Lift Every Voice series: A year-long project, Lift Every Voice 2020 began with Pellom’s idea that Reconstruction was “a time of great possibility” for African Americans, and its primary objective is to illuminate the rich history of Reconstruction to the public in order to deepen the public’s understanding of how African Americans envisioned citizenship for themselves and how they worked to bring these dreams to life. Events include a virtual seminar series in partnership with the Emory University Fox Center for Humanistic Inquiry, the James Weldon Johnson Institute for the Study of Race and Difference, and the Emory Office for Race and Cultural Engagement and a public reading of the United States Constitution

February 2021

In celebration of Pellom McDaniels’ birthday (Feb. 21) and Black History Month, a special event will be organized to include the launch of an online exhibit dedicated to Pellom McDaniels’ life and work.

Spring/Summer 2021

 Remembrance as Resistance: Preserving Black Narratives The Center for Creativity and Arts at Emory University and visiting artist Charmaine Minniefield will honor Pellom McDaniels with a Ring Shout and Praise House on the Emory campus.
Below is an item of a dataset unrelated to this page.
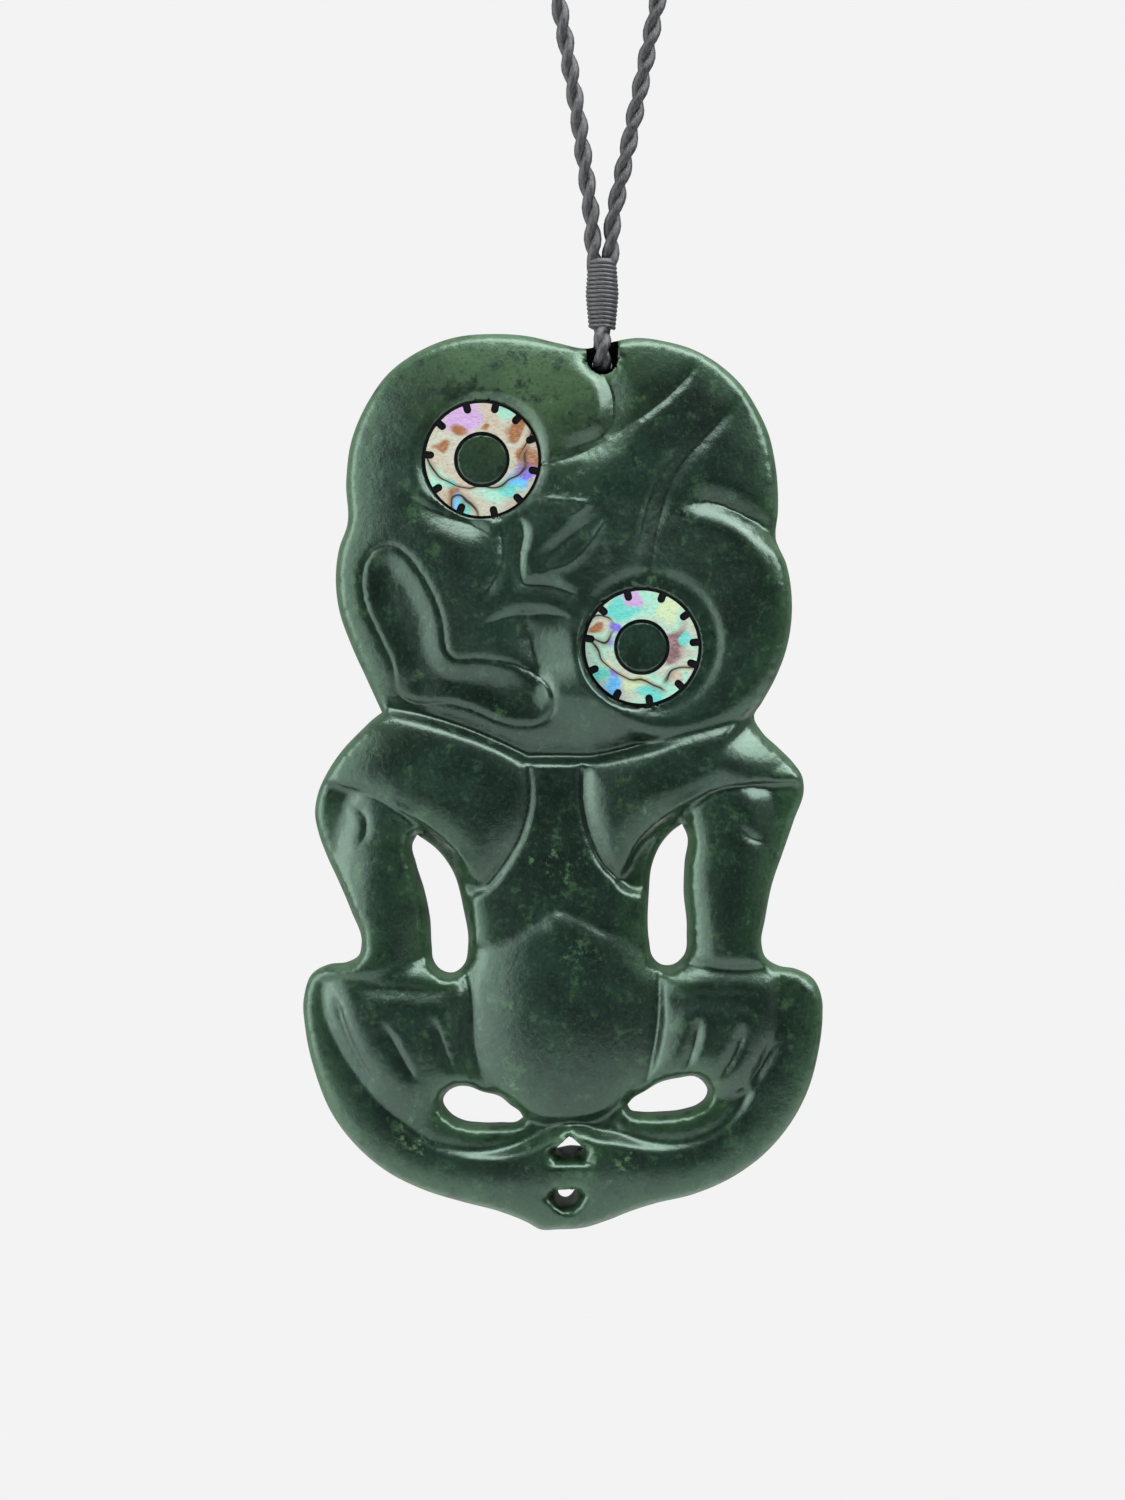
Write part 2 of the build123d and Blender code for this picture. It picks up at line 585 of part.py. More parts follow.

The Ring Shout is a traditional African-American worship and gathering practice whose origins in West African ritual and ceremony predate slavery  From its roots in West Africa, the Ring Shout was reborn during enslavement in the West in resistance to laws which prohibited those enslaved from gathering, except for worship, and forbid any form of cultural expression not in service to the enslavers, including drumming. These laws were imposed in an effort to systematically dismantle communication, and ultimately the community. In response, those enslaved created Praise Houses—small usually wooden structures used for worship throughout the Southeast. As an act of resistance, congregants would gather in a circle to stomp or shout (full body rhythmic movement) upon the wooden floors, ultimately creating a communal drum—secretly preserving their cultural rituals and collective prayers and traditions. These small hidden worship spaces were the first Black churches in the Western world. The Praise House will be the site of multimedia projection of images from the Rose Library’s Robert Langmuir Photographic Archive of 12,000 photographs documenting African American life, and spanning the 1840s-1970. Through this project, Minniefield explores evidence of the Ring Shout’s survival in contemporary dance, music, and spoken word as a testament to the resilience of a people.